Loch Lomond, its bonnie banks famously celebrated in song, is Britain’s largest freshwater lake by area, stretching over 71 square kilometres. The loch is at the heart of Scotland’s busiest National Park, and has many islands, including Inchmurrin – the largest on any loch – and beautiful Inchcailloch. The Highland fault line runs right through the loch and ensures a great variety of scenery, ranging from the placid Lomond Shores at Balloch, to the foot of towering Ben Lomond. The West Highland Way path follows much of the eastern shores of the loch.
Loch Ness may be narrow, but its exceptional depth and its length means it is the largest loch by volume with 7.45 cubic kilometres of water – amazingly containing nearly double the water in all the lakes of England and Wales combined. It is, however, for its legendary monster Nessie that it is most famous, helping it to be one of the most internationally known places in Scotland. The Great Glen Way path takes in the length of the loch, with higher and lower level options above its northern shores.
Loch Awe is Scotland’s longest loch, measuring 41km from its head near the romantic ruins of Kilchurn Castle, to its foot near the village of Ford. The great mountains of the Ben Cruachan range dominate its northern end, whilst much of its middle reaches are forested – with plenty of good walks available in the fine oakwoods on the western shores.
Loch Maree is often acclaimed as the most beautiful of Scotland’s freshwater lochs, with the castellated fortress-like mountain of Slioch dominating the wild northern shores. The loch contains five large wooded islands and over 25 smaller ones, many of which have their own lakelets; one of them is the only island on a loch in Britain that contains a loch containing its own island. The southern shores also have some magnificent remnants of the ancient Caledonian pinewoods.
Loch Morar is Britain’s deepest freshwater loch, reaching down to a remarkable 310m – 301m below sea level. The village of Morar lies at the western end of the loch, but most of its shores are remote and extremely rugged. The loch is said to be home to a monster called Morag – a close relative of Nessie.
Loch Tay lies at the heart of Perthshire, stretching from the picturesque village of Killin in the west to Kenmore near Aberfeldy in the east. Ben Lawers – the ninth highest mountain in the UK – rises to its north, whilst the Rob Roy Way long distance path runs along the southern side of the loch.

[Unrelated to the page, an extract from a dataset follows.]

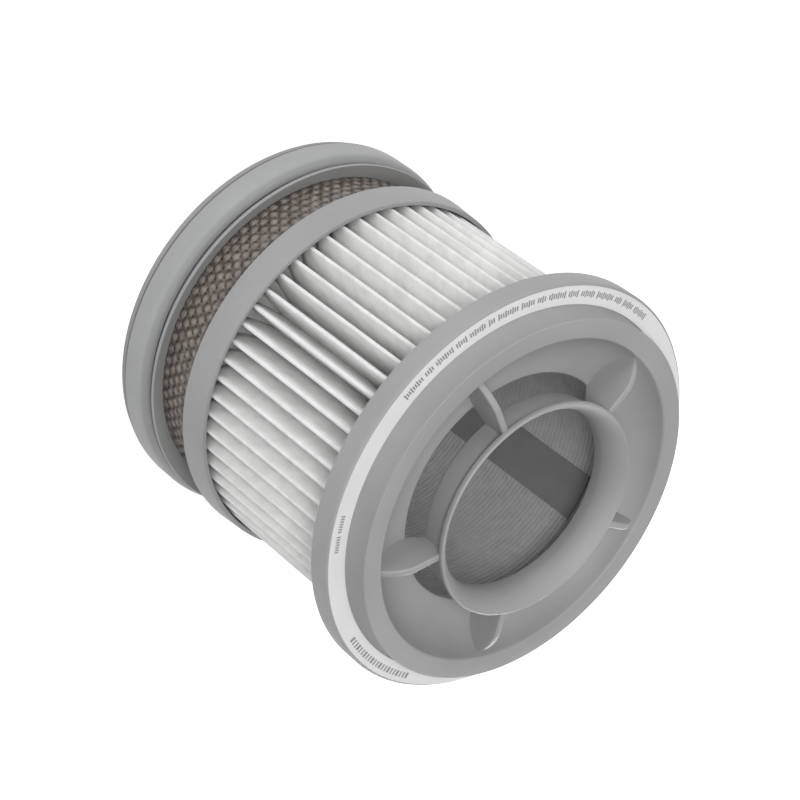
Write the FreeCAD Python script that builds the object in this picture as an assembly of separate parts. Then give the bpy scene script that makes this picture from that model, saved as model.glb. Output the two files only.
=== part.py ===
import FreeCAD, Part
import math
import os

# Filter cartridge of a hand-held vacuum cleaner, in millimetres.
# The axis is +Z, from the rear rest face at z = 0 to the open front.
# Air enters the rear collar and leaves it through the woven screen.
# It then passes the pleats inwards and leaves the core through the front bowl.

# Heights of the stack along the axis, from rear to front
rear_flange_height = 1.6
seal_channel_height = 6.4
collar_height = 8.5
screen_height = 11.3
mid_ring_height = 6.0
pleat_exposed_height = 38.3
flange_height = 4.3
neck_height = 4.7
hub_proud = 2.8

# Pleated filter sheet, which the rings and the front frame are built round
pleat_count = 60
pleat_crest_radius = 34.9
pleat_depth = 10.15
pleat_first_azimuth = 5.0
sheet_thickness = 0.4
pleat_clearance = 0.25

# Glue beds at both ends of the pleats
rear_bed_depth = 1.5
front_bed_inset = 0.8
front_bed_depth = 3.6
skirt_straight = 1.0

# Net tube that lines the core, and the dark strip over the seam of the pleats
net_wall = 0.3
net_clearance = 0.15
strip_thickness = 0.35
strip_arc = 21.0
strip_azimuth = 126.2
strip_clearance = 0.05

# Middle ring, its trough for the rear ends of the pleats, and the plug that closes the core
mid_ring_wall = 0.85
mid_ring_taper = 0.4
mid_ring_edge_round = 0.3
trough_floor = 1.5
plug_net_clearance = 0.25
plug_wall = 1.6
plug_rise = 9.1
plug_top = 1.5

# Woven screen, set back from the middle ring, and the posts that carry it
screen_setback = 3.4
screen_wall = 0.4
screen_seat_clearance = 0.1
hoop_proud = 0.25
hoop_width = 0.7
weave_rows = 3
weave_columns = 40
weave_strand = 2.4
post_count = 8
post_width = 3.0
post_depth = 2.3
post_sink = 0.5

# Rear collar: wall behind the seal, flange and flared lip that stand out from the seal's channel
channel_step = 1.4
collar_wall = 4.4
rear_flange_proud = 2.2
rear_edge_chamfer = 0.5
lip_proud = 1.8
lip_rise = 1.7
lip_edge_height = 0.8

# Seal ring in the collar's channel
seal_thickness = 2.8
seal_shoulder_radius = 2.0
seal_shoulder_land = 0.4
seal_rear_chamfer = 0.5
seal_clearance = 0.1

# Front frame: flange, neck, rim and bowl
neck_wall = 1.05
neck_taper = 0.4
flange_width = 4.1
flange_edge_round = 0.4
rim_land = 3.8
rim_edge_round = 0.6
rim_wall = 1.6
bowl_wall = 1.5
bowl_depth = 5.3
bowl_sag = 2.1
throat_lead = 1.6
throat_edge_round = 0.4

# Hub ring with a trumpet mouth, carried by five ribs
hub_gap = 2.7
hub_wall = 1.8
hub_lip_overhang = 1.2
hub_mouth_depth = 4.2
hub_mouth_sag = 0.48
hub_lip_round = 0.4
hub_lip_height = 1.0
hub_length = 6.3
rib_count = 5
rib_thickness = 1.35
rib_first_azimuth = -90.0
rib_step_below_hub = 0.95
rib_level_reach = 3.7
rib_end_lift = 1.0
rib_foot_drop = 1.7
rib_bulge = 0.55

# Flat printed ring on the flange
label_inner_gap = 0.15
label_outer_gap = 0.5
label_thickness = 0.2

# Largest share of a wall that a rounding may take
round_share = 0.4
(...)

Loch Shin is one of the less known of Scotland’s larger lochs, lying at the heart of the bleak interior of Sutherland in the far north. The village of Lairg – small, but a key centre for such a remote area – lies at its southern end. The photo above shows the loch seen from The Ord – a low hill rising above Lairg that is fabulously rich in archaeological remains.
Loch Shiel must be a rival to Loch Maree as one of the most beautiful freshwater lochs. Its northern end at Glenfinnan is the best known, with its Harry Potter viaduct and a fine monument looking down the loch and commemorating where Bonnie Prince Charlie raised his standard to gather support from the clans at the start of the great Jacobite rebellion. The mountains on either side of the loch are rugged and magnificent but relatively unfrequented, lacking Munro status; there are beautiful walks at Polloch and Dalelia further down the loch.
Loch Rannoch is set in the most northerly part of Perthshire, running west from the village of Kinloch Rannoch up towards Rannoch Station where the road along its northern shore ends. The loch is perhaps best known for its stunning views of Schiehallion, and for the Black Wood of Rannoch on its southern shore.
Loch Ericht lies at the very heart of the central Highlands. Most of its shoreline is very remote, and only the northern end comes within sight of roads near the village of Dalwhinnie on the A9. The Ben Alder mountain range dominates the northern side of the loch, as seen in the view above from Beinn Udlamain in the Drumochter hills.
Like Loch Ness, Loch Lochy lies in the Great Glen, the massive faultline that divides the Highlands and carries the route of the Caledonian Canal from coast to coast. It has a pair of Munros on its northern side together with the Great Glen Way, whilst the main A82 road runs along to the south.
Loch Arkaig has its foot very close to Loch Lochy, but it extends 19km west into ever wilder country, reaching the fringes of the celebrated Rough Bounds of Knoydart. A roller-coaster of a single track road follows its northern shores, giving access to some of Scotland’s most remote peaks.
Although it has been a reservoir since 1859 when the water level was raised to provide a clean supply for Glasgow, Loch Katrine in the Trossachs still ranks amongst Scotland’s more beautiful and best-loved lochs. Its northern shore carries a tarmac road but one which is closed to traffic but ideal for walkers and cyclists, and the Sir Walter Scott steamship service on the loch enables it to be completed as a one-way route.